Serve this as an easy summer dessert, or eat the compote on toast, with yogurt, or over ice cream. Making it, I wish (again) I’d had the time to go to Dickinson’s home or her grave, both of which were just minutes away. Having not, I know there is something to return for, in this part of the country where the beauty of the land is matched by its depth of history.

At home, I sit and read. I fight a post-travel cold. I eat spoonfuls of compote straight from the jar. I consider nibbling fresh chamomile. I write.

The only thing missing is the we.

EMILY DICKINSON’S RED WINE PLUM COMPOTE WITH CHAMOMILE VANILLA BEAN CREAM

Ingredients
  

red wine plum compote (heavily adapted from Profile of the Poet as Cook)

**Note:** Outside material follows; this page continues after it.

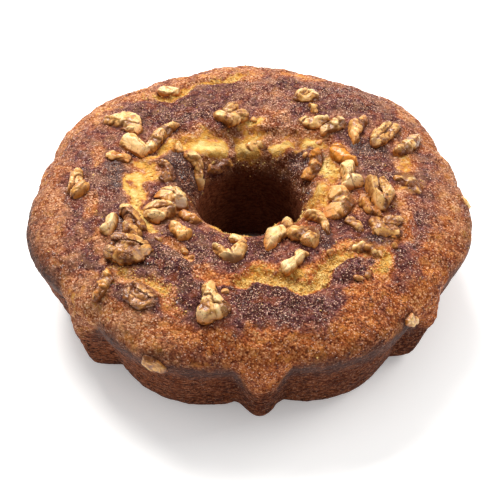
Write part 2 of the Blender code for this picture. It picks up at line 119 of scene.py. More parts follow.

  • 3 cups red or black plums washed, pitted, and sliced (about 1 ½ , sliced)
  • 3-4 tablespoons honey (to taste depending on sweetness of fruit and wine)
  • ¼ cup sweet red wine like malbec
  • ¼ teaspoon vanilla bean paste or ½ teaspoon pure vanilla extract

chamomile vanilla bean whip

  • 1 cup heavy whipping cream divided
  • 2-3 tablespoons fresh or dried chamomile blossoms
  • ¼ teaspoon vanilla bean paste or ½ teaspoon pure vanilla extract
  • 2 tablespoons honey

garnish

  • honey comb or honey to drizzle optional
  • fresh chamomile flowers optional

Instructions
 

  • In a small saucepan, heat ¼ cup whipping cream and fresh or dried chamomile blossoms over medium flame. Bring to a simmer, then remove from heat and let steep while you make the compote.
  • In a medium non-reactive saucepan, place sliced plums, honey, wine, and vanilla bean. Bring to a simmer over medium-high flame, then reduce heat to low and continue to simmer, stirring occasionally, until much of the liquid has evaporated and what remains has thickened slightly. Let cool completely.
  • Strain the chamomile-infused cream, discarding the blossoms, into a large mixing bowl, and add the remaining ¾ cup cream, vanilla bean, and honey. Whip until soft peaks form. Set aside.
  • When compote has cooled, serve with chamomile vanilla bean cream, and garnish with honey comb or honey and fresh chamomile flowers, if you have them.